(Stored dataset items)
— START —

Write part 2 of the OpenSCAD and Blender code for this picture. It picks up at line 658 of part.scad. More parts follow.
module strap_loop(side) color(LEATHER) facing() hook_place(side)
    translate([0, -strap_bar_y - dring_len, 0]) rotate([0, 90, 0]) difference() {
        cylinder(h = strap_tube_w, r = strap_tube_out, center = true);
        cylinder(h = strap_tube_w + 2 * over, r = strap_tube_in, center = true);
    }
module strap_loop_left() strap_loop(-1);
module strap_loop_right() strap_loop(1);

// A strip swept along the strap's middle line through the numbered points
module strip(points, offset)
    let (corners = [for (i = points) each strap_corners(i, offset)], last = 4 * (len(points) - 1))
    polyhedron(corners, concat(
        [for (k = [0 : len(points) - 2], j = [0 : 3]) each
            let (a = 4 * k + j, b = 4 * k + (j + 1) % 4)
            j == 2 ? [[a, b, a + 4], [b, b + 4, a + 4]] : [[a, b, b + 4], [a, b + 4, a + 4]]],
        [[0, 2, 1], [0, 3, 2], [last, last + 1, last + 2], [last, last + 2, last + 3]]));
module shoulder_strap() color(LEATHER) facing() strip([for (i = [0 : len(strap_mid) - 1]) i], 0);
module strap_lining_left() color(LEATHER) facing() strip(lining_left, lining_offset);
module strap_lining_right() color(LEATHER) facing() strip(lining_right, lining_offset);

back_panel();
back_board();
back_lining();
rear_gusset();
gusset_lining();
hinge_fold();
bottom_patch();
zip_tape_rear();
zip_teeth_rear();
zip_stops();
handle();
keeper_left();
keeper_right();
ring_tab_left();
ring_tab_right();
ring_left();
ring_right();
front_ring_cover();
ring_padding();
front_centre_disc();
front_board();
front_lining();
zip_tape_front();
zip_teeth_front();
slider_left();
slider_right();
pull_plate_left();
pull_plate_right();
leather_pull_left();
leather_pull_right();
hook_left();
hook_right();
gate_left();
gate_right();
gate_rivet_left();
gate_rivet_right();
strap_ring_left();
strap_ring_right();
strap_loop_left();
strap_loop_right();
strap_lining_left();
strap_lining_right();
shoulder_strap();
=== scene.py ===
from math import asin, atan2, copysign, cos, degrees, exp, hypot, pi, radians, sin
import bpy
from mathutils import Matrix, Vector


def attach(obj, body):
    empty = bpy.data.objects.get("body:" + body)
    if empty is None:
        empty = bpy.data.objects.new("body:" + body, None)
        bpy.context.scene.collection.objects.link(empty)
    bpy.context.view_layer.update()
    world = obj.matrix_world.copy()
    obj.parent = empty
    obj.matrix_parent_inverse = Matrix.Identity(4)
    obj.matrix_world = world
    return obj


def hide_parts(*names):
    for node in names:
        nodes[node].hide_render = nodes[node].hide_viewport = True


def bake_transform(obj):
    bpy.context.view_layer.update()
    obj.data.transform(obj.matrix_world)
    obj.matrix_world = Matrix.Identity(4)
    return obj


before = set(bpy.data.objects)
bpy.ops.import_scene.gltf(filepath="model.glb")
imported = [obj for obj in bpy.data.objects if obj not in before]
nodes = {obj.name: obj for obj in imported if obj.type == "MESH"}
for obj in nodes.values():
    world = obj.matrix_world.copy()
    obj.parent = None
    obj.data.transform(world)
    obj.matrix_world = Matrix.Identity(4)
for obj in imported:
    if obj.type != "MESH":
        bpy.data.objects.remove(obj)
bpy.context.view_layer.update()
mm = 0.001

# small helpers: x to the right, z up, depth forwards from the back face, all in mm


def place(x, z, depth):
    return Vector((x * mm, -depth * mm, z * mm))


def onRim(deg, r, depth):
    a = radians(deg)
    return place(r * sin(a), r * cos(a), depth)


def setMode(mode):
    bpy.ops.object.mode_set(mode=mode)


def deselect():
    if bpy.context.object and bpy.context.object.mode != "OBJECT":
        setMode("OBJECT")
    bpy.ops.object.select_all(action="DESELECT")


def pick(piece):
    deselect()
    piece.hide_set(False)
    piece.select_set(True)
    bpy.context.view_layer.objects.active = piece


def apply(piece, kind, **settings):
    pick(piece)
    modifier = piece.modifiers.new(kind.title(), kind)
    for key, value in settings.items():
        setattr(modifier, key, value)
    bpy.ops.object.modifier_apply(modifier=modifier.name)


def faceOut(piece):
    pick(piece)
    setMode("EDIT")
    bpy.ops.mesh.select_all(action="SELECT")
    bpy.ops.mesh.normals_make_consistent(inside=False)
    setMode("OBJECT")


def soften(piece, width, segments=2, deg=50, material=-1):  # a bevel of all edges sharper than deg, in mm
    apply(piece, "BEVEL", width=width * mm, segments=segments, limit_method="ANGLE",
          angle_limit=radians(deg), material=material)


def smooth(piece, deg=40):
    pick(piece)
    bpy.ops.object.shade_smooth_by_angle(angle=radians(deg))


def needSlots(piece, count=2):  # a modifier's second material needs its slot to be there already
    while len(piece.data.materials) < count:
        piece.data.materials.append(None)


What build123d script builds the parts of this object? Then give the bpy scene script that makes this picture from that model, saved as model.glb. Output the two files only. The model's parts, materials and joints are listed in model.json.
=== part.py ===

— END —

> **Stated task**:
Taking the records above, retype every line from the one with "back_panel();" down to the one with "bpy.data.objects.remove(obj)", exactly and with nothing else.

> **Response**:
back_panel();
back_board();
back_lining();
rear_gusset();
gusset_lining();
hinge_fold();
bottom_patch();
zip_tape_rear();
zip_teeth_rear();
zip_stops();
handle();
keeper_left();
keeper_right();
ring_tab_left();
ring_tab_right();
ring_left();
ring_right();
front_ring_cover();
ring_padding();
front_centre_disc();
front_board();
front_lining();
zip_tape_front();
zip_teeth_front();
slider_left();
slider_right();
pull_plate_left();
pull_plate_right();
leather_pull_left();
leather_pull_right();
hook_left();
hook_right();
gate_left();
gate_right();
gate_rivet_left();
gate_rivet_right();
strap_ring_left();
strap_ring_right();
strap_loop_left();
strap_loop_right();
strap_lining_left();
strap_lining_right();
shoulder_strap();
=== scene.py ===
from math import asin, atan2, copysign, cos, degrees, exp, hypot, pi, radians, sin
import bpy
from mathutils import Matrix, Vector


def attach(obj, body):
    empty = bpy.data.objects.get("body:" + body)
    if empty is None:
        empty = bpy.data.objects.new("body:" + body, None)
        bpy.context.scene.collection.objects.link(empty)
    bpy.context.view_layer.update()
    world = obj.matrix_world.copy()
    obj.parent = empty
    obj.matrix_parent_inverse = Matrix.Identity(4)
    obj.matrix_world = world
    return obj


def hide_parts(*names):
    for node in names:
        nodes[node].hide_render = nodes[node].hide_viewport = True


def bake_transform(obj):
    bpy.context.view_layer.update()
    obj.data.transform(obj.matrix_world)
    obj.matrix_world = Matrix.Identity(4)
    return obj


before = set(bpy.data.objects)
bpy.ops.import_scene.gltf(filepath="model.glb")
imported = [obj for obj in bpy.data.objects if obj not in before]
nodes = {obj.name: obj for obj in imported if obj.type == "MESH"}
for obj in nodes.values():
    world = obj.matrix_world.copy()
    obj.parent = None
    obj.data.transform(world)
    obj.matrix_world = Matrix.Identity(4)
for obj in imported:
    if obj.type != "MESH":
        bpy.data.objects.remove(obj)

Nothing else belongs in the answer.